Tuesday, March 31, 2009

Cajolery








He spoke with such conviction but the crowd did not buy it. His wife, sitting behind him in a pew, clutched his young son by the shoulder. His graceless cardigan wrinkled between her fingers; cold and bloodless. The young woman’s daughter sat alone at the end. Her hands covered her face yet her nose peeked out, separating her plump, little pinkies. The anguish dribbled across the back of her hands, staining the lace trimming her mother had just ironed the night before. The floral print on her once radiant, whimsical dress seemed to turn into a leaden sheet of thorny pricks and irksome reminders of what was happening right before her.

Without a word the man sat down in the bored-out chair. Its legs wobbled atop the uneven floor, the stiff nubs wearing down upon the opposing wood ground. It scratched the planks below but it was okay. No one would take the time to lower their eyes towards the spot this man once stood at. The chair would eventually find its way to a local pile of refuse - just like the second-hand suit he bought a week before at the nearby thrift store. The son would eventually grow up to be a pharmacist, never traveling outside the city limits unless it was for his wife. His mother died a few years after the incident, some say from a broken heart, while others speculated she killed herself by overdose.

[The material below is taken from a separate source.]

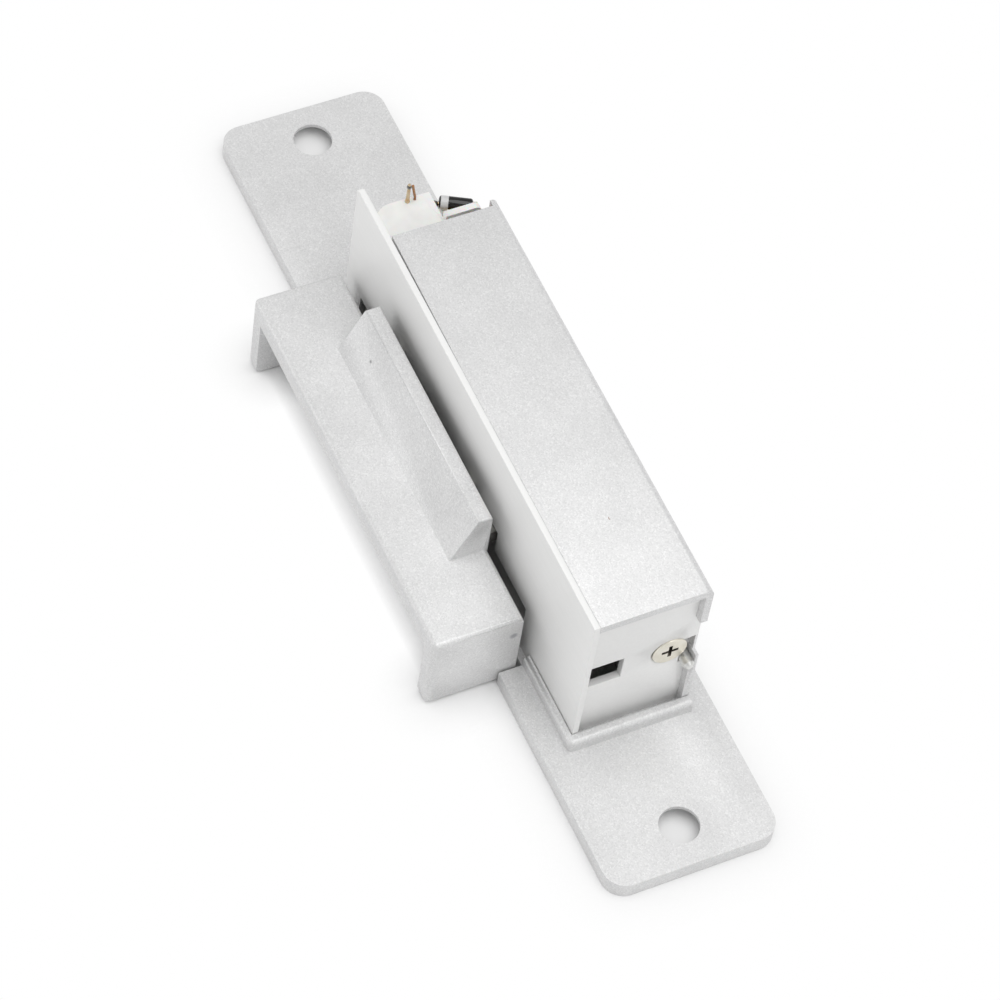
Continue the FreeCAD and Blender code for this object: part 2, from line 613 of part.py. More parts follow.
block_low = "coil_z + coil_wound + coil_tape_thick + block_gap"
far_face = "-coil_far"
term_block, term_pad = profile("terminal_block", [
    (far_face, "-block_left"), ("-block_near", "-block_left"),
    ("-block_near", "block_right"), (far_face, "block_right"),
], block_low, "block_top - (%s)" % block_low, "XY")
rounded(
    "terminal_block", term_block, term_pad,
    lambda middle: near(middle.x, far_face) and near(middle.y, "-block_left"), "block_round")
rib, rib_pad = profile("terminal_rib", [
    ("block_right - groove_play", block_low), ("rib_right", block_low),
    ("rib_right", "rib_top"), ("block_right - groove_play", "rib_top"),
], "-rib_far", "rib_far - block_near")
rounded(
    "terminal_rib", rib, rib_pad,
    lambda middle: near(middle.y, "rib_right") and near(middle.z, "rib_top"), "rib_round")
bobbin_whole = fuse("bobbin_whole", [
    term_block,
    rib,
    box(
        "block_neck", (far_face, far_in), ("-block_left + block_round", "block_right"),
        ("coil_z", block_low + " + overlap")),
    rod("flange_far", "X", (far_face, "coil_y", "coil_z"), "flange_thick", "flange_disc"),
    rod("bobbin_tube", "X", (far_face, "coil_y", "coil_z"), "coil_far - coil_near", "tube_out"),
    box(
        "flange_near", (near_in, "-coil_near"), span("coil_y", "coil_wound + flange_out"),
        (flange_low, "coil_z + coil_wound + flange_out")),
])
term_x = far_face + " + term_in"
left_pin_at = (term_x, "-term_left", "block_top - term_deep")
right_pin_at = (term_x, "block_right - term_deep", "diode_z")
keep("coil_bobbin", cut("coil_bobbin_cut", bobbin_whole, [
    rod("bobbin_bore", "X", (far_face + " - over", "coil_y", "coil_z"), "coil_far", "tube_bore"),
    rod("left_pin_hole", "Z", left_pin_at, "term_deep + over", "term_dia / 2"),
    rod("right_pin_hole", "Y", right_pin_at, "term_deep + over", "term_dia / 2"),
]))
wound_at = (far_in, "coil_y", "coil_z")
wound_past = (far_in + " - over", "coil_y", "coil_z")
wound_long = length((far_in, near_in))
winding = rod("winding_outside", "X", wound_at, wound_long, "coil_wound")
keep("coil_winding", cut("coil_winding_cut", winding, [
    rod("winding_inside", "X", wound_past, "coil_far", "tube_out"),
]))
tape = rod("tape_outside", "X", wound_at, wound_long, tape_out)
keep("coil_tape", cut("coil_tape_cut", tape, [
    rod("tape_inside", "X", wound_past, "coil_far", "coil_wound"),
]))
keep("fixed_core", fuse("fixed_core_whole", [
    rod("core_body", "X", (far_face, "coil_y", "coil_z"), "coil_far - core_near", "iron_dia / 2"),
    rod(
        "core_rivet", "X", (yoke_far + " - rivet_out", "coil_y", "coil_z"),
        "yoke_thick + rivet_out", "iron_dia / 4"),
]))
plunger_far = "-core_near + air_gap"
rod_start = "-plunger_near - over"
taper_at = "rod_near - rod_taper"
keep("plunger", fuse("plunger_whole", [
    rod(
        "plunger_body", "X", (plunger_far, "coil_y", "coil_z"),
        length((plunger_far, "-plunger_near")), "iron_dia / 2"),
    rod("plunger_rod", "X", (rod_start, "coil_y", "coil_z"), length((rod_start, taper_at)), "rod_dia / 2"),
    cone("plunger_nose", "X", (taper_at, "coil_y", "coil_z"), "rod_taper", "rod_dia / 2", "rod_tip / 2"),
]))
clip = rod("clip_disc", "X", ("clip_at", "coil_y", "coil_z"), "clip_thick", "clip_dia / 2")
keep("plunger_clip", cut("plunger_clip_cut", clip, [
    rod("clip_bore", "X", ("clip_at - over", "coil_y", "coil_z"), "clip_thick + 2 * over", "rod_dia / 2"),
]))
keep("plunger_spring", coil(
    "plunger_spring_coil", "X", (yoke_near, "coil_y", "coil_z"), length((yoke_near, "clip_at")),
    "spring_coil", "spring_wire", 6))

# Terminal pins in the block, and the strand that climbs from the block to the tall pin's tip.
keep("terminal_pin_left", rod("left_pin", "Z", left_pin_at, "term_deep + term_up", "term_dia / 2"))
keep("terminal_pin_right", rod("right_pin", "Y", right_pin_at, "term_deep + term_out", "term_dia / 2"))
strand_low = "-term_left + strand_side"
strand_high = "-term_left + term_dia / 2 + strand_dia / 2"
keep("coil_lead", wire("strand", [
    spot((term_x, strand_low, "block_top")),
    spot((term_x, strand_low, "block_top + strand_up")),
    spot((term_x, strand_high, "block_top + term_up - strand_top")),
], number("strand_dia")))

# Diode: it lies across the winding, slanted in plan, from the low pin to the winding's side.
DIODE_SLANT = math.radians(number("diode_turn"))


def along_diode(axial):
    """A point on the diode's axis, at a distance from its end beside the block."""
    x = "%s + diode_in + (%s) * sin(diode_turn)" % (far_face, axial)
    y = "diode_y + (%s) * cos(diode_turn)" % axial
    return x, y, "diode_z"


diode = doc.addObject("Part::Cylinder", "diode_body")
diode.Placement.Rotation = FreeCAD.Rotation(V(-math.cos(DIODE_SLANT), math.sin(DIODE_SLANT), 0), 90)
bind(diode, "Radius", "diode_dia / 2")
bind(diode, "Height", "diode_long")
keep("flyback_diode", place(diode, *along_diode("0")))
keep("diode_lead_left", wire("lead_to_pin", [
    spot(along_diode("0")),
    spot(along_diode("-lead_stub")),
], number("lead_dia"), 8))
bend = along_diode("diode_long + lead_bend")
keep("diode_lead_right", wire("lead_to_winding", [
    spot(along_diode("diode_long")),
    spot(bend),
    spot((bend[0], bend[1], "coil_z")),
    spot((bend[0], "coil_y + %s + lead_play" % tape_out, "coil_z")),
], number("lead_dia"), 8))


def countersunk(node, axis, at, long, sign, head="head_deep"):
    """A screw whose head's top is at a point; sign says which way the shank runs."""
    step = {"X": 0, "Z": 2}[axis]
    top = at[step]

    def moved(along):
        shifted = list(at)
        shifted[step] = along
        return shifted

    shank_long = "%s - (%s) + overlap" % (long, head)
    if sign > 0:
        cap = cone(node + "_head", axis, at, head, "screw_head / 2", "screw_dia / 2")
        shank_at = moved("(%s) + %s - overlap" % (top, head))
        deep = ("(%s) - over" % top, "(%s) + cross_deep" % top)
    else:
        head_at = moved("(%s) - (%s)" % (top, head))
        cap = cone(node + "_head", axis, head_at, head, "screw_dia / 2", "screw_head / 2")
        shank_at = moved("(%s) - (%s)" % (top, long))
        deep = ("(%s) - cross_deep" % top, "(%s) + over" % top)
    shank = rod(node + "_shank", axis, shank_at, shank_long, "screw_dia / 2")
    others = [k for k in range(3) if k != step]
    arms = []
    for n, halves in enumerate((("cross_reach", "cross_half"), ("cross_half", "cross_reach"))):
        ends = [deep, deep, deep]
        for k, half in zip(others, halves):
            ends[k] = span(at[k], half)
        arms.append(box("%s_slot_%d" % (node, n), *ends))
    keep(node, cut(node + "_cut", fuse(node + "_whole", [cap, shank]), arms))


# Screws: all countersunk. One holds the end plate, two come through the faceplate from its front.
countersunk(
    "end_screw", "X", (end_out + " + head_proud", "end_screw_y", "end_screw_z"),
    "end_screw_long", -1, "end_thick + head_proud")
countersunk("front_screw_near", "Z", ("front_screw_near", "front_screw_y", "0"), "front_screw_long", 1)
countersunk("front_screw_far", "Z", ("-front_screw_far", "front_screw_y", "0"), "front_screw_long", 1)

# Everything is worked out once more, looked over and written out, one file for each node.
doc.removeObject(probe.Name)
doc.recompute()
faults = [thing.Name for thing in doc.Objects if "Invalid" in thing.State or "Error" in thing.State]
for node, thing in nodes.items():
    shape = thing.Shape
    if shape.isNull() or not shape.isValid() or shape.Volume <= 0:
        faults.append(node)
if faults:
    raise RuntimeError("these did not build: " + ", ".join(faults))
for node, thing in nodes.items():
    thing.Shape.exportStep("parts/%s.step" % node)
    ends = thing.Shape.BoundBox
    sides = [round(value, 2) for value in (ends.XLength, ends.YLength, ends.ZLength)]
    print(node, "volume", round(thing.Shape.Volume, 1), "solids", len(thing.Shape.Solids), "sides", sides)
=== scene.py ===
# %% [markdown]
# # Electric strike, seen from its rear
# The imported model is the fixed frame: every piece below sits where it says. The materials come first,
# then the castings, sheets, screws and small pieces, and the last cells hold the floor, the lamps and
# the camera.

# %% Load the frame
import bpy
import json
import math
from mathutils import Matrix, Vector

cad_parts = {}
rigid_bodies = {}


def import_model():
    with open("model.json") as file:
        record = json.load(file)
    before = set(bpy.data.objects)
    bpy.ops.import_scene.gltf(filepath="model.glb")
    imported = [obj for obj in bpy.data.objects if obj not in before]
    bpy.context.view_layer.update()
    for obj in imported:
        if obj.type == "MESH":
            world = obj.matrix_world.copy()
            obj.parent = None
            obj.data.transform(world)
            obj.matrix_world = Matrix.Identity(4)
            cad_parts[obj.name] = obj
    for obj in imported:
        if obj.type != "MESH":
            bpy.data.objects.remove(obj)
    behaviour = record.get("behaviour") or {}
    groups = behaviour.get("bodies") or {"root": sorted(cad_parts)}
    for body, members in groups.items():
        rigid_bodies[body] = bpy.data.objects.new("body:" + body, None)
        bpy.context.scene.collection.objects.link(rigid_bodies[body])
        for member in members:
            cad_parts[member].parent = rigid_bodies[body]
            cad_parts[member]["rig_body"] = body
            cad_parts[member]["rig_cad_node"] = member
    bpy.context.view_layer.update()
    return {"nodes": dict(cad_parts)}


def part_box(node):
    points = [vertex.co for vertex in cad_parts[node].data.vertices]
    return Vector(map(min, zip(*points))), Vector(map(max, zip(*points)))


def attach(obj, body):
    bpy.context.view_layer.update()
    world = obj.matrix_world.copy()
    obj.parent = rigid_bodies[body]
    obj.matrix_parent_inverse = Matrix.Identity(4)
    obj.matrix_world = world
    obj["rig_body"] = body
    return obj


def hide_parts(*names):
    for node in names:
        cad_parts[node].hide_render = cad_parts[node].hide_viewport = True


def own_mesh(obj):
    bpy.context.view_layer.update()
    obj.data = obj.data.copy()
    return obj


MM = 0.001
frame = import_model()
scene = bpy.context.scene

# %% [markdown]
# ## Small tools
# Colours are written as a screen shows them, so one function turns them to the linear values that a
# renderer adds up. Another adds a shader node with its settings and links in one line. Patterns are
# given by the real size of one grain in millimetres, because object coordinates are in metres.

# %% Colours, shader nodes and pattern scales
def colour(code, alpha=1.0):
    """An sRGB hex colour as linear red, green, blue and alpha."""
    parts = [int(code[i:i + 2], 16) / 255 for i in (1, 3, 5)]
    return [p / 12.92 if p <= 0.04045 else ((p + 0.055) / 1.055) ** 2.4 for p in parts] + [alpha]


def per_mm(size):
    """The scale at which a pattern's cells are about this many millimetres wide."""
    return 1 / (size * MM)


def new_material(name):
    """A material with nothing but its shader and its output."""
    material = bpy.data.materials.new(name)
    material.use_nodes = True
    tree = material.node_tree
    tree.nodes.clear()
    shader = tree.nodes.new("ShaderNodeBsdfPrincipled")
    output = tree.nodes.new("ShaderNodeOutputMaterial")
    tree.links.new(shader.outputs["BSDF"], output.inputs["Surface"])
    return material, tree, shader


def add(tree, kind, values=None, links=None, stops=(), **settings):
    """Adds a shader node with its options, input values, links from other outputs and colour stops."""
    made = tree.nodes.new(kind)
    for key, value in settings.items():
        setattr(made, key, value)
    for key, value in (values or {}).items():
        made.inputs[key].default_value = value
    for key, source in (links or {}).items():
        tree.links.new(source, made.inputs[key])
    for n, (position, code) in enumerate(stops):
        band = made.color_ramp.elements
        element = band[n] if n < len(band) else band.new(position)
        element.position = position
        element.color = colour(code)
    return made


def dress(thing, material):
    """Gives a piece one material all over."""
    thing.data.materials.clear()
    thing.data.materials.append(material)
    return thing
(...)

She never received a proper examination.

As for the young girl at the end of the pew, few know what happened to her or the dress she once wore. It wasn’t until a few years after the article on her brother appeared in the paper that she came forward. After years of decomposing in the city’s landfill, the dress she once wore was plucked out and tried on. A young girl stood up, turned around and walked away without a problem in the world.